The Broke and the Bookish. Okay, it's been forever since I've done any serious blogging at all, but this week's topic captured my interest. It's all about those books you almost put down but didn't. Obviously, there are books that you didn't give up on that turned into major reading winners. On the other hand, there are the books that you definitely wish you would have gone with your gut and given up on. I've divided my list between the two.

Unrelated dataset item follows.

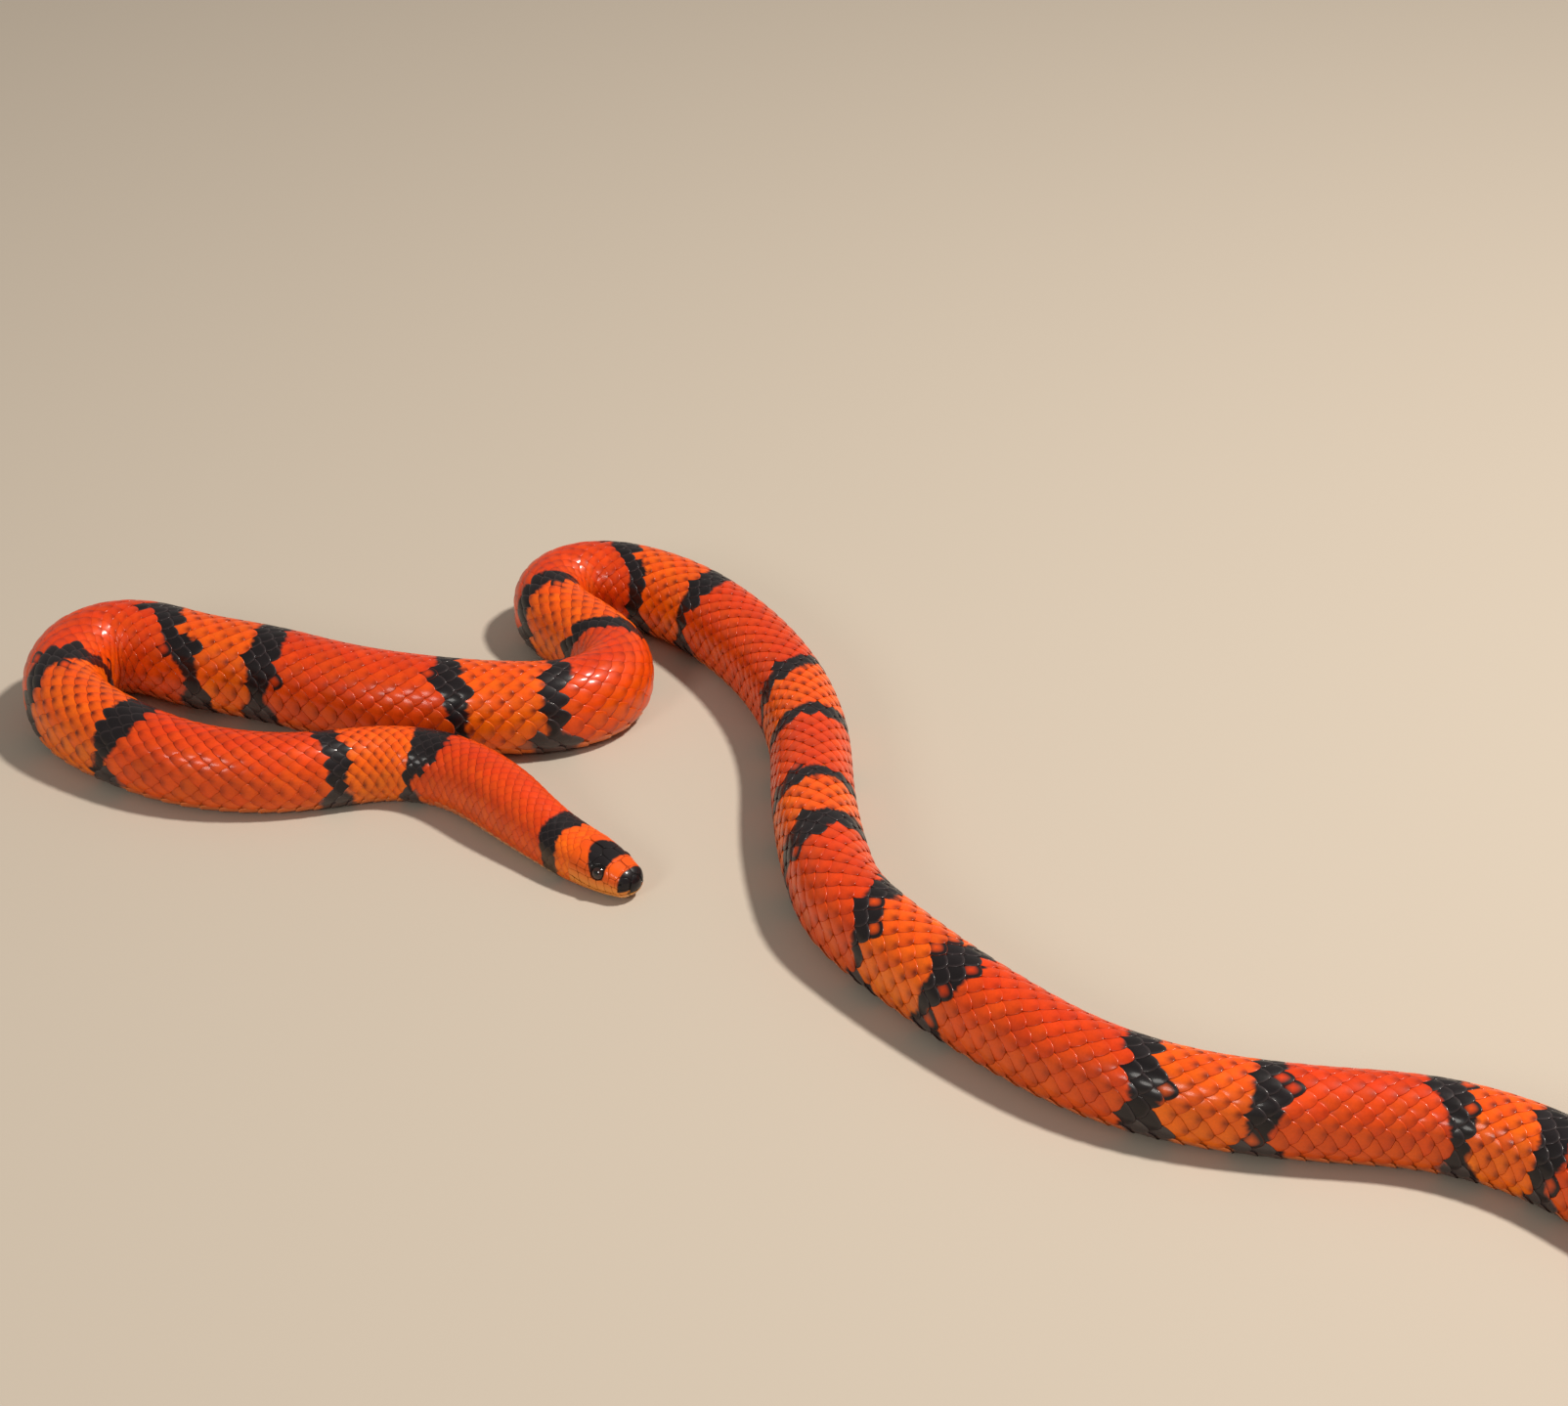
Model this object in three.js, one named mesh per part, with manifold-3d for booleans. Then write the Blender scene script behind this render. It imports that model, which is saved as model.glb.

Books I'm Glad I Didn't Put Down
1. The Year We Left Home by Jean Thompson - I'm totally into the whole family saga thing, so this one reeled me right in. Then I realized it was a bunch of interconnected short stories, which is often a dealbreaker for me since I don't find that short stories really connect into much of anything for me. This one was different, and really worked for me - an excellent picture of a family weathering the changes of the late 20th century with an ending that's like one of those songs that starts in a minor key and then suddenly transforms to a major one in the final note. Hopefully you're musically "educated" enough to know what I mean by that...but even if you aren't you know it when you hear it. And read it.
2. Trainspotting by Irvine Welsh - Between the rough subject matter and the written Scottish accent/dialect, Trainspotting is nothing if not challenging. I had to read it out loud until I got the hang of it (thank goodness no one was around), but once I got it down, I could hear it in my head and surprised myself by really liking this one.
3. Here Comes Mrs. Kugelman by Minka Pradelski - The narrator of this one, and the premise of a stranger coming to the weird narrator's door to tell her stories all about her Jewish town in the run-up to World War II, is all a bit too much on the weird side, but then Mrs. Kugelman started bringing her town to life in a way that seemed to mix the mundane with legend and myth, and I was sold. Sure, it was weird and outside the box, but it also happened to be really good.
4. We Sinners by Hanna Pylvainen - Here are those interconnected short stories again, which is apparently something I expect to hate, but don't always. The stories from the perspectives of the many members of a large fundamentalist Christian family combine to create a picture of all the pleasure and pain of living life or leaving life steeped in religion. I didn't realize until I wrote the review how much I admired the well-balanced, loving perspective Pylvainen brought to her story.
5. In the Beauty of the Lilies by John Updike - I read this book for a book group meeting, and I'll admit it was occasionally kind of a slog, not to mention that the first segment is about a minister losing his faith, which is kind of too depressing, even for me. The book has 4 huge chapters that take on one character's life journey each, and I struggled to understand it at times. But it was great for discussion, and I found that having discussed it and thought it over that the story and ideas Updike brought together in this book really stuck with me.
Books I Finished and Sorta Wished I'd Put Down
6. Three Cups of Tea by Greg Mortensen - In hindsight, with all the scandal and everything, I wish I had put it down. Mortensen's was an interesting story so drawn out and dryly told that I could have put it down a dozen times.
7. Crossing the Heart of Africa by Julian Smith - This book has a cool premise bringing together the stories of Ewart Grogan who made the first crossing of the African continent in the late 19th century, braving innumerable hazards to earn the uncle's blessing that would allow him to win the hand of his true love alongside Smith's own story of traversing the continent before marrying his wife-to-be. Grogan's story is pretty cool. Smith's side of the story is more about escaping marriage than embracing it, and his weird commitment-phobia and over-sharing about his own relationship look that much shallower when set against Grogan's impressive feat.
8. Enjoy Every Sandwich by Lee Lipsenthal - Interesting memoir about a doctor facing death with dignity takes a bizarre turn for the metaphysical and self-helpy.
9. From the Memoirs of a Non-Enemy Combatant by Alex Gilvarry - Bizarre satire features an impossibly naive high fashion designer turned accessory to terrorism. And, yes, it was as weird as it sounds. And also unexpectedly...boring?
10. The Very Thought of You by Rosie Allison - I pressed on with this one because it got an Orange Prize list nod, but I wish I hadn't. The novel is about the dissolution of a marriage during World War II while the couple hosts numerous evacuee children on their country estate. Therefore, impressionable young Anna is on hand to witness marital drama far beyond her years. Kind of creepy, really.
What books did you almost put down but turned out to be good? Or do you usually wish you would have gone with your first instinct when you finish a book you thought you should've put down?